Between the Waves: Tejal Shah

Deepika Sorabjee, TAKE on art Magazine, October 10, 2013

"A crustacean creeps along on the coarse grains of a salt pan, a white expanse fills the screen. It’s an innocuous, spare opening to the dystopic lushness that follows and ends in a mutant utopia. Shah’s video installation, is a trans-millennial ride down evolutionary road that straddles ecosystems, sexuality, gender and civilizations. 

 

Her methods are multivalent, reminiscent of Mathew Barney,
it’s multi-referential and many layered. A single horned mythical creature, a unicorn, is her device, (referencing and building upon Rebecca Horn’s Einhorn, presented at documenta V,
1972, which Horn had based on Frida Kahlo’s painting, The
Broken Column) to probe and penetrate several stories that run simultaneously, symbiotically.

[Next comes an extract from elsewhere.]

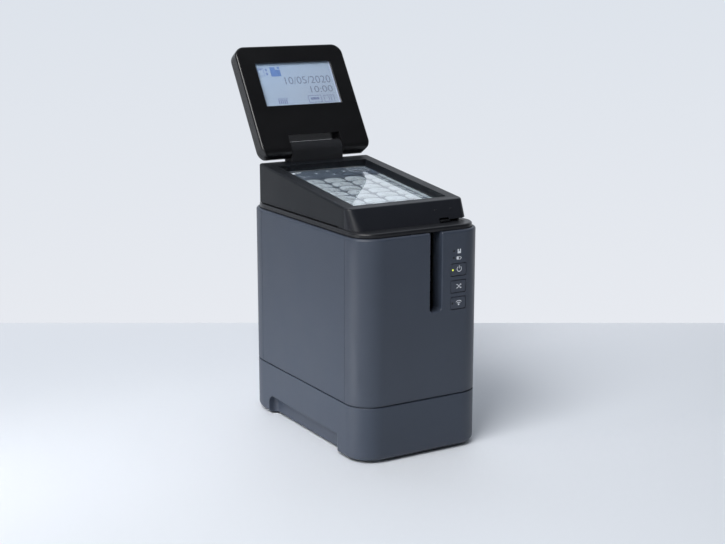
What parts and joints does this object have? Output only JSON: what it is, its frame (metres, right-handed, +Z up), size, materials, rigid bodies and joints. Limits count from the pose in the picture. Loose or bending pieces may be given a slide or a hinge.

Roaming the wastelands of Shah’s weird landscapes possessed of a strange beauty, these humanhorned time travellers, flash codes from the past, get washed up on shores, play under the sea in a coral garden, roam a plastic wrapped rainforest and end up in a bizarre version of utopia."

 

- Deepika Sorabjee reviews Tejal Shah's Between the Waves at Project 88, Mumbai.